Larsen got the disturbing
impression that the creature was possibly sizing him up – whether
as foe, food or even both – and didn’t wait around to get a
better look and very wisely fled the area at high speed. Having
raced to where Pat Conway was also taking a break before
beginning the day’s activities, Larsen breathlessly related to his
amazed partner what he had just seen.
Thirty minutes later and
armed with a couple of thick tree limbs for protection, the pair
tentatively returned to the area and checked out the site. The
creature was gone, but the terrible odor was still very much hanging
around, while strange and somewhat indistinct tracks dominated the
forest floor.

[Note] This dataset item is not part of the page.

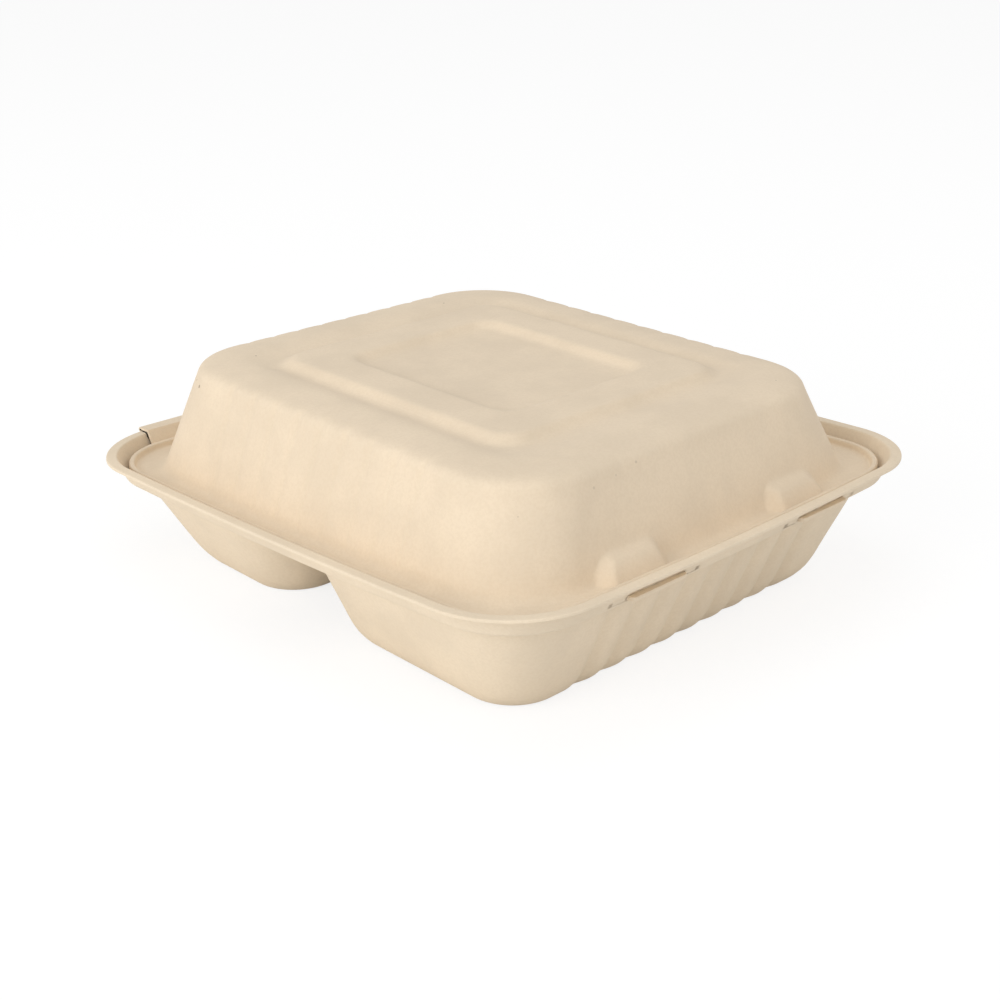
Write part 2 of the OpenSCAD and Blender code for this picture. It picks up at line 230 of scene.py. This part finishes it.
def moulded(piece, add, take, name):
    """The piece with others joined on and taken away, as one plain mesh with its pressed edges kept crisp.
    A fault is left: thin plates stay across the base's compartments at the ledge."""
    for other, operation in [(o, "UNION") for o in add] + [(o, "DIFFERENCE") for o in take]:
        step = piece.modifiers.new("step", "BOOLEAN")
        step.operation, step.solver, step.object = operation, "MANIFOLD", other
    mesh = bpy.data.meshes.new_from_object(piece.evaluated_get(bpy.context.evaluated_depsgraph_get()))
    for o in [piece] + add + take:
        bpy.data.objects.remove(o)
    work = bmesh.new()
    work.from_mesh(mesh)
    bmesh.ops.remove_doubles(work, verts=work.verts, dist=2e-5)
    bmesh.ops.dissolve_degenerate(work, edges=work.edges, dist=1e-6)
    work.to_mesh(mesh)
    work.free()
    mesh.name = name
    mesh.materials.clear()
    mesh.shade_smooth()
    mesh.set_sharp_from_angle(angle=CRISP)
    made = bpy.data.objects.new(name, mesh)
    bpy.context.scene.collection.objects.link(made)
    return made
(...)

It was now time, both men concluded, to bring in the
sheriff.
Three Forest Service
employees, Don Wopschal, Bob Gray and Rex Lebow, soon arrived with
the previously referred to Sergeant Bullington. Interestingly,
Larsen’s encounter was taken most seriously by officialdom, which
surely begs the inevitable and thought-provoking question of: was the
seriousness prompted by other, earlier Bigfoot encounters in the area
that had caught the attention of concerned authorities?
Whatever the answer to
that potentially important question, the positive response by the
sheriff’s office did not stop the authorities from ultimately
trying to downplay the affair, however. A somewhat condescending
suggestion was made that perhaps Larsen had been frightened by
nothing stranger than a long-haired environmentalist that had a
problem with loggers chopping down the old, mighty trees of Mount
Shasta.
Neither Larsen nor his
wife was in any fashion satisfied by such a bizarre and unlikely
theory. Larsen remained in a state of emotional turmoil for a number
of days, while his wife stated that her husband was a man with
three decades of experience working in the woods and one who had been
frightened witless by his encounter. Mount Shasta had just become
even weirder, if such a thing was even conceivably possible.